Vijay Raghavan of Brooklyn has written Shifting Burdens at the Fringe, 102 Boston University Law Review (2022). Here’s the abstract:
Scholars are increasingly arguing that consumer law can be a site of distribution. This raises at least two concerns: the classic argument associated with Louis Kaplow & Steven Shavell against redistributing income through legal rules, and a more recent concern that additional equity in consumer law will mean less equity in other important domains. In this Essay, I defend the pivot toward distribution by largely sidestepping these issues. Rather than arguing that consumer law is a good site for distribution and that it will not crowd out other options, I suggest that the pivot toward distribution is justified by the structure of consumer credit markets.

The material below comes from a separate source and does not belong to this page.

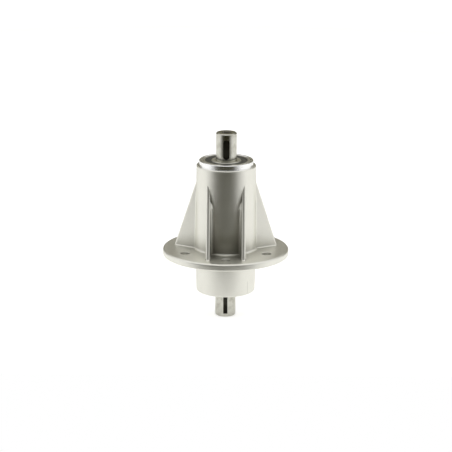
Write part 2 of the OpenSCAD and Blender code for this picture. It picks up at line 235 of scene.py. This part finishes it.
# Blasted skin: grit marks of about 0.3 mm, drawn at 0.9 mm so that they show, on slow unevenness.
grit_mm, cloud_mm = 0.9, 16.0
grit_tint = 0.12
grit = add_node(tree, noise, {"Scale": 1000 / grit_mm, "Detail": 3.0, "Roughness": 0.6}, {"Vector": vector})
cloud = add_node(tree, noise, {"Scale": 1000 / cloud_mm, "Detail": 4.0, "Roughness": 0.6}, {"Vector": vector})
skin = add_node(tree, mix, {"data_type": "RGBA", 6: linear("#e9e8df"), 7: linear("#f3f2ea")}, {0: cloud})
marks = add_node(tree, maths, {"operation": "MULTIPLY", 1: grit_tint}, {0: grit})
skin = add_node(tree, mix, {"data_type": "RGBA", 7: linear("#8f8e86")}, {0: marks, 6: skin.outputs[2]})
# Flash: a thin raised line down the front right of the boss, where two halves of the mould met.
flash_angle = math.radians(48)
flash_half_angle = 0.007
flash_low, flash_high = -0.0345, -0.0225
flash = add_node(tree, maths, {"operation": "COMPARE", 1: flash_angle, 2: flash_half_angle}, {0: angle})
for side, limit in (("GREATER_THAN", flash_low), ("LESS_THAN", flash_high)):
    within = add_node(tree, maths, {"operation": side, 1: limit}, {0: z})
    flash = add_node(tree, maths, {"operation": "MULTIPLY"}, {0: flash, 1: within})
skin = add_node(tree, mix, {"data_type": "RGBA", 7: linear("#c6c5bd")}, {0: flash, 6: skin.outputs[2]})
# Painted shade: corners and the channels between the ribs are painted darker from ambient occlusion, standing
# in for the shade that falls there, so the casting is darker there.
hollow_reach = 0.03
hollow_dark, hollow_open = 0.05, 0.8
corner_shade_strength = 0.95
hollow = add_node(tree, "ShaderNodeAmbientOcclusion", {"samples": 12, "Distance": hollow_reach}).outputs["AO"]
painted_corner_shade = add_node(tree, fade, {
    "interpolation_type": "SMOOTHSTEP", "From Min": hollow_dark, "From Max": hollow_open,
    "To Min": corner_shade_strength, "To Max": 0.0}, {"Value": hollow})
skin = add_node(tree, mix, {"data_type": "RGBA", 7: linear("#75736a")}, {0: painted_corner_shade, 6: skin.outputs[2]})
colour = add_node(tree, mix, {"data_type": "RGBA", 7: linear("#fbfbfa")}, {0: turned, 6: skin.outputs[2]})
# Lathe marks: the tool's rings, 0.2 mm apart, drawn 0.6 mm apart so that they show.
ring_mm, ring_height = 0.6, 0.16
sweep = add_node(tree, maths, {"operation": "ADD"}, {0: radius, 1: z})
sweep = add_node(tree, maths, {"operation": "MULTIPLY", 1: 2000 * math.pi / ring_mm}, {0: sweep})
rings = add_node(tree, maths, {"operation": "SINE"}, {0: sweep})
rings = add_node(tree, maths, {"operation": "MULTIPLY_ADD", 1: ring_height, 2: 0.5}, {0: rings})
cast_roughness, cast_spread = 0.36, 0.1
turned_roughness = 0.27
relief_mm = 0.075
rough = add_node(tree, maths, {"operation": "MULTIPLY_ADD", 1: cast_spread, 2: cast_roughness}, {0: cloud})
rough = add_node(tree, mix, {3: turned_roughness}, {0: turned, 2: rough})
height = add_node(tree, mix, {}, {0: turned, 2: grit, 3: rings})
finish_metal(tree, colour.outputs[2], rough, height, relief_mm)
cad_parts["housing"].material_slots[0].material = material

# Shaft: a steel bar ground to size between centres, keyways milled into it and both ends drilled and
# tapped. Grinding leaves very fine rings, and handling leaves it a little stained.
material, tree = new_material("ground_steel")
vector, radius, z, angle = axis_place(tree)
scratch_mm, stain_mm = 0.35, 5.0
squeeze = add_node(tree, "ShaderNodeMapping", {"Scale": (0.06, 0.06, 1.0)}, {"Vector": vector})
scratches = add_node(tree, noise, {"Scale": 1000 / scratch_mm, "Detail": 4.0, "Roughness": 0.6},
                     {"Vector": squeeze})
stain = add_node(tree, noise, {"Scale": 1000 / stain_mm, "Detail": 5.0, "Roughness": 0.6}, {"Vector": vector})
patches = add_node(tree, fade, {"interpolation_type": "SMOOTHSTEP", "From Min": 0.4, "From Max": 0.8},
                   {"Value": stain})
tint = add_node(tree, mix, {"data_type": "RGBA", 6: linear("#cccbc2"), 7: linear("#b2b0a4")}, {0: patches})
# Thread: 1.25 mm pitch, cut in the two end holes.
pitch_mm, thread_height = 1.25, 4.0
hole_radius = 0.0045
in_hole = add_node(tree, maths, {"operation": "LESS_THAN", 1: hole_radius}, {0: radius})
helix = add_node(tree, maths, {"operation": "MULTIPLY", 1: 2000 * math.pi / pitch_mm}, {0: z})
helix = add_node(tree, maths, {"operation": "ADD"}, {0: helix, 1: angle})
thread = add_node(tree, maths, {"operation": "SINE"}, {0: helix})
thread = add_node(tree, maths, {"operation": "MULTIPLY", 1: thread_height}, {0: thread})
# Milled slots and the tapped end holes: below the ground surface and dull, with their colour painted dark as
# painted shade in these recesses.
shaft_low, shaft_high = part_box("shaft")
slot_radius = 0.0097
end_edge = 0.0009
recess_dull_and_shaded = add_node(tree, maths, {"operation": "LESS_THAN", 1: slot_radius}, {0: radius})
for side, limit in (("LESS_THAN", shaft_high[2] - end_edge), ("GREATER_THAN", shaft_low[2] + end_edge)):
    within = add_node(tree, maths, {"operation": side, 1: limit}, {0: z})
    recess_dull_and_shaded = add_node(tree, maths, {"operation": "MULTIPLY"}, {0: recess_dull_and_shaded, 1: within})
recess_dull_and_shaded = add_node(tree, maths, {"operation": "MAXIMUM"}, {0: recess_dull_and_shaded, 1: in_hole})
# Painted shade: the slots and end holes take the dark colour here.
colour = add_node(tree, mix, {"data_type": "RGBA", 7: linear("#5c5a52")}, {0: recess_dull_and_shaded, 6: tint.outputs[2]})
ground_roughness, stain_spread = 0.12, 0.16
slot_roughness = 0.5
scratch_mm_deep = 0.012
rough = add_node(tree, maths, {"operation": "MULTIPLY_ADD", 1: stain_spread, 2: ground_roughness}, {0: stain})
rough = add_node(tree, mix, {3: slot_roughness}, {0: recess_dull_and_shaded, 2: rough})
height = add_node(tree, mix, {}, {0: in_hole, 2: scratches, 3: thread})
finish_metal(tree, colour.outputs[2], rough, height, scratch_mm_deep)
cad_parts["shaft"].material_slots[0].material = material

# Bearing rings and balls: hardened bearing steel, ground, with honed side faces. The rings' faces keep
# fine grinding rings round the axis, drawn 0.5 mm apart so that they show.
bearing_steel, tree = new_material("bearing_steel")
vector, radius, z, angle = axis_place(tree)
honing_mm = 0.5
ground = add_node(tree, maths, {"operation": "MULTIPLY", 1: 2000 * math.pi / honing_mm}, {0: radius})
ground = add_node(tree, maths, {"operation": "SINE"}, {0: ground})
ground = add_node(tree, maths, {"operation": "MULTIPLY_ADD", 1: 0.2, 2: 0.5}, {0: ground})
cloud = add_node(tree, noise, {"Scale": 1000 / 3.0, "Detail": 3.0, "Roughness": 0.6}, {"Vector": vector})
colour = add_node(tree, mix, {"data_type": "RGBA", 6: linear("#e3e1d8"), 7: linear("#d2d0c5")}, {0: cloud})
rough = add_node(tree, maths, {"operation": "MULTIPLY_ADD", 1: 0.12, 2: 0.3}, {0: cloud})
finish_metal(tree, colour.outputs[2], rough, ground, 0.012)

# Cages and rivets: pressed from mild steel strip, with the drawn look of rolled sheet.
pressed_steel, tree = new_material("pressed_steel")
vector = add_node(tree, "ShaderNodeTexCoord").outputs["Object"]
grain = add_node(tree, noise, {"Scale": 1000 / 0.6, "Detail": 3.0, "Roughness": 0.6}, {"Vector": vector})
cloud = add_node(tree, noise, {"Scale": 1000 / 4.0, "Detail": 3.0, "Roughness": 0.6}, {"Vector": vector})
colour = add_node(tree, mix, {"data_type": "RGBA", 6: linear("#c4bfae"), 7: linear("#a8a290")}, {0: cloud})
rough = add_node(tree, maths, {"operation": "MULTIPLY_ADD", 1: 0.12, 2: 0.26}, {0: grain})
finish_metal(tree, colour.outputs[2], rough, grain, 0.01)

# Spacer sleeve: cold drawn steel tube, with faint lines along its length.
drawn_steel, tree = new_material("drawn_steel")
vector = add_node(tree, "ShaderNodeTexCoord").outputs["Object"]
stretch = add_node(tree, "ShaderNodeMapping", {"Scale": (1.0, 1.0, 0.03)}, {"Vector": vector})
lines = add_node(tree, noise, {"Scale": 1000 / 0.5, "Detail": 3.0, "Roughness": 0.6}, {"Vector": stretch})
cloud = add_node(tree, noise, {"Scale": 1000 / 8.0, "Detail": 3.0, "Roughness": 0.6}, {"Vector": vector})
colour = add_node(tree, mix, {"data_type": "RGBA", 6: linear("#a9a79f"), 7: linear("#8d8a80")}, {0: cloud})
rough = add_node(tree, maths, {"operation": "MULTIPLY_ADD", 1: 0.15, 2: 0.3}, {0: lines})
finish_metal(tree, colour.outputs[2], rough, lines, 0.02)

# Seals: black nitrile rubber moulded on a steel disc, with a slight sheen and a fine moulded skin.
seal_rubber, tree = new_material("seal_rubber")
vector = add_node(tree, "ShaderNodeTexCoord").outputs["Object"]
skin = add_node(tree, noise, {"Scale": 1000 / 0.7, "Detail": 3.0, "Roughness": 0.6}, {"Vector": vector})
cloud = add_node(tree, noise, {"Scale": 1000 / 3.0, "Detail": 3.0, "Roughness": 0.6}, {"Vector": vector})
colour = add_node(tree, mix, {"data_type": "RGBA", 6: linear("#3e3e3b"), 7: linear("#55554f")}, {0: cloud})
rough = add_node(tree, maths, {"operation": "MULTIPLY_ADD", 1: 0.12, 2: 0.36}, {0: skin})
relief = add_node(tree, "ShaderNodeBump", {"Distance": 0.00001}, {"Height": skin})
rubber = add_node(tree, "ShaderNodeBsdfPrincipled", {"IOR": 1.52},
                  {"Base Color": colour.outputs[2], "Roughness": rough, "Normal": relief})
add_node(tree, "ShaderNodeOutputMaterial", {}, {"Surface": rubber})

finishes = {"ring": bearing_steel, "ball": bearing_steel, "cage": pressed_steel,
            "sleeve": drawn_steel, "seal": seal_rubber}
for name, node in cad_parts.items():
    for word, finish in finishes.items():
        if word in name:
            node.material_slots[0].material = finish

Leveraging insights from the recent literature on the legal design of money, I argue that consumer credit is best understood as new money, and price and access in consumer credit markets are best understood as ways to finance the private disbursement of public obligations. The upshot of this framing is it offers a new way to think about the function and potential of consumer law and consumer credit regulation. Consumer credit regulation is best understood as a way to shift the incidence of financing the creation of new money and not as an intervention in purely private exchange. As such, it has the potential to unwind some of the regressivity of money creation in our system by progressively redistributing burdens in credit markets. In this Essay, I consider how these ideas can change the way we justify consumer law and regulate consumer credit markets.